After graduating university in 1981, he was appointed to the National University of Mongolia as a professor in the Philosophy Department and worked there until 1988. One of the many possibilities to receive information on what was happening in the Soviet Union was that there were chances to order all the newspapers and journals published in the Soviet Union. Between 1980 and 1990, Mongolians used to have ears to the ground listening carefully for what was discussed and how during Central Committee meetings of the Communist Party of the Soviet Union. In 1989, the Mongolian Democratic Union was established. “University professors and students played important roles in the democratic processes in Mongolia” he said.
Since 1990, Tseren worked as part-time professor for Philosophy Department at the National University of Mongolia, an expert who was responsible for learning standards for social sciences at the Ministry of Education, Culture, and Science, and a chairman of Social Sciences Learning and Pedagogy Commission. In addition, he worked for the Education Monitoring Office at the Ministry of Education in 1999.
Summary of Interview 090111B with Tseren by Ariun-Undrah
Professionals who graduated abroad used to be appointed to places of art, culture, and state farms where they were needed.
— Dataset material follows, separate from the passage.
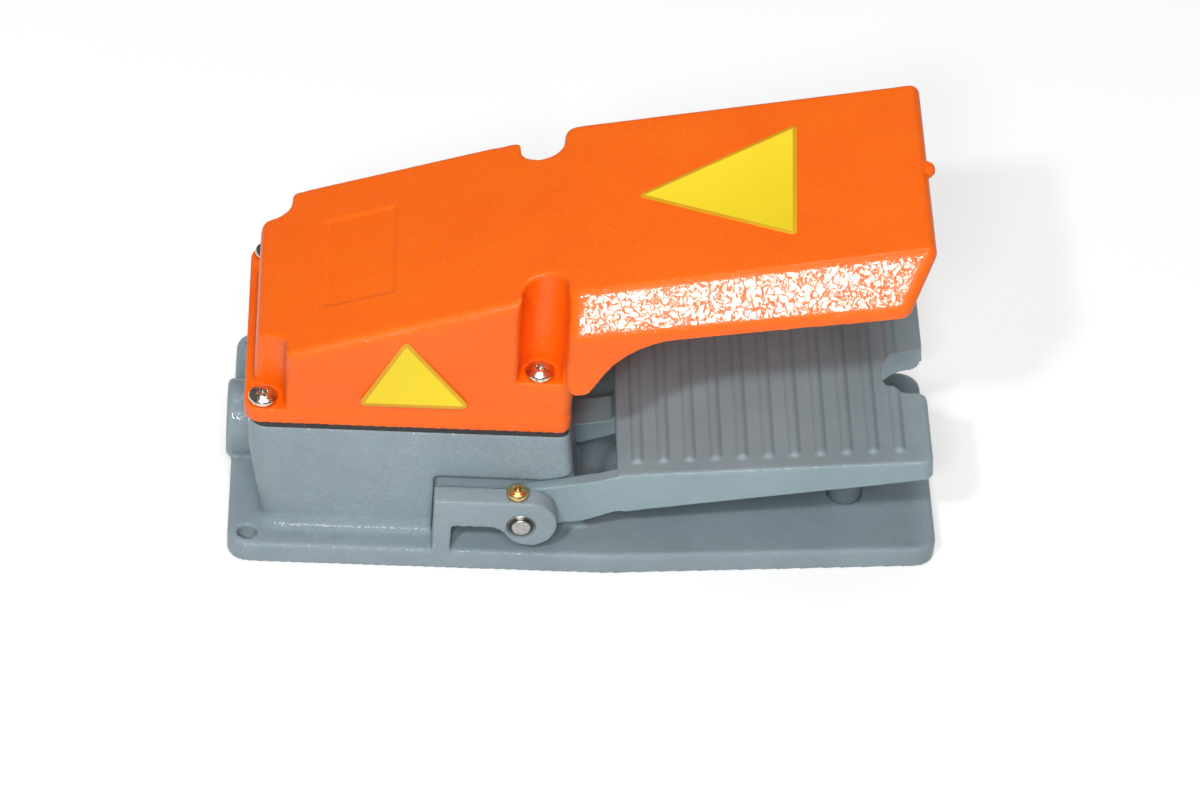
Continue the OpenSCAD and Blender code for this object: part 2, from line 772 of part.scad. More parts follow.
module hood_inside() {
    hull() {
        for (x = [roof_bend_x + cover_t, hood_front_x + hood_rake]) {
            hood_section(x, cover_t + cover_inner_r, cover_inner_r, 0, inner_fn);
            translate([x, 0, roof_top(x) - hood_deep - cover_edge_r])
                cube([cover_inner_r, hood_w(x) - 2 * cover_t, cover_inner_r], center = true);
        }
    }
}

// Side view of the hood with the cheek that curves down at its rear end
module hood_outline() {
    lip_z = roof_bend_z - slant_h(hood_rear_w) - lip_h;
    lip_pitch = atan(tan(hood_pitch) - (slant_h(hood_front_w) - slant_h(hood_rear_w)) / hood_l);
    left = roof_bend_x - cover_edge_r;
    tip_z = lip_z - cheek_h;
    tip_x = left + cheek_tip_r;
    tip_end = [tip_x, tip_z + cheek_tip_r] + cheek_tip_r * [sin(cheek_angle), -cos(cheek_angle)];
    up = [cos(cheek_angle), sin(cheek_angle)];
    along = [cos(lip_pitch), sin(lip_pitch)];
    lip_gap = lip_z + (tip_end.x - roof_bend_x) * tan(lip_pitch) - tip_end.y;
    corner = tip_end + up * lip_gap / (up.y - up.x * tan(lip_pitch));
    tangent_l = cheek_blend_r * tan((cheek_angle - lip_pitch) / 2);
    blend_c = corner - up * tangent_l + cheek_blend_r * [sin(cheek_angle), -cos(cheek_angle)];
    lip_end = corner + along * (hood_l + cover_edge_r);
    front = hood_front_x + cover_t;
    polygon(concat(
        arc([tip_x, tip_z + cheek_tip_r], cheek_tip_r, 180, 270 + cheek_angle, 16),
        arc(blend_c, cheek_blend_r, 90 + cheek_angle, 90 + lip_pitch, 16),
        [lip_end, [lip_end.x, roof_top(front) - hood_deep / 2], [front, roof_top(front) - roof_lid],
         [roof_bend_x, roof_bend_z - roof_lid], [left, roof_top(left) - roof_lid]]));
}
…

There was a regulation according to which State Central Institutions had to appoint those professionals to work. In obedience to the regulation, Tseren was appointed as a professor at the National University of Mongolia after graduating from Rostov State University and worked there for his whole life.
Being a member of Mongolian People's Revolutionary Party was an important factor during the socialist period. It was crucial for living and working in Mongolia. If you wanted to be a chairman in the future, you had to be a party member. In case the party member committed a crime with a sentence of being imprisoned for several months or more, they could be expelled from the party for this. Social sciences professors in universities were counted officially as cadres who were belong to Central Committee of Mongolian People's Revolutionary Party. In a word, professors were ideological agents. So, any assignments were ordered from the Central Committee to the municipal unit of the party, from the municipal unit to the district unit, from the district unit to the unit of the Party at the National University of Mongolia, from there to the professors, and then they used to do the work according to the assignments.
Within such limits, Tseren never joined the party. When democratic nongovernmental political institutions such as Democratic Union, Social Democrat Movement, New Progress Union, and National Progress Party were established, Tseren took part in the democratic socialist movement and became a Social Democratic Party member in 1990. Thus, Tseren with together intellectual professors and students of that time strove to carry out a democratic revolution in Mongolia. “Democratic change was not a thing some political forces or parties did. Few people should not try to own it. It is fair to say that democracy was created by all Mongolians together”, he said. He was one of those people who participated personally in the formation and development of democracy in Mongolia. As he concluded, however, democracy in Mongolia was not implemented as he wanted and expected. So he was quite dissatisfied with it.